Comic series developed by Troy Little

Chiaroscuro is a comic series developed by Canadian artist Troy Little between 2000 and 2005.

==Publication history==
Little began self-publishing in 2001 and after releasing two issue he received a Xeric in 2001 which allowed him to produce another five issues. Personal circumstances slowed progress until he was given a second grant from the P.E.I. Council of the Arts in 2005 which allowed him to finish and release the last three issue. In 2007 the series was collected into a single volume by IDW Publishing. In July 2008 IDW also gave out a free preview comic featuring Chiaroscuro and Little's next project Angora Napkin.

==Plot==
The story is about an unemployed artist named Steven Patch, who leads a depressing life of drinking and complaining about his life.
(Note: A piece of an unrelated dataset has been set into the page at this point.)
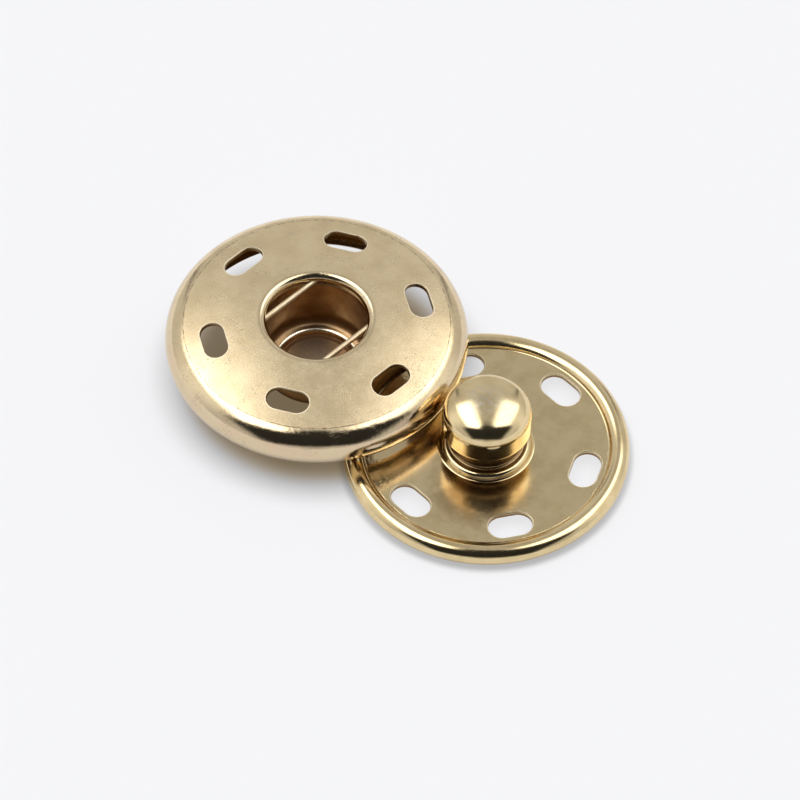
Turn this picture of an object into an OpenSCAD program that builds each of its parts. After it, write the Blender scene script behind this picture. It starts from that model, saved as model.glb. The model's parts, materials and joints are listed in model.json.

He eventually runs into a situation of mistaken identity, which sends him into a spiraling series of life-altering decisions.

==Reception==
It has been praised by independent comics legend Dave Sim.

==Collected editions==
It has been collected into a single volume:
- Chiaroscuro (234 pages, B&W hardcover, IDW Publishing, 2007, ISBN 978-1-60010-119-9)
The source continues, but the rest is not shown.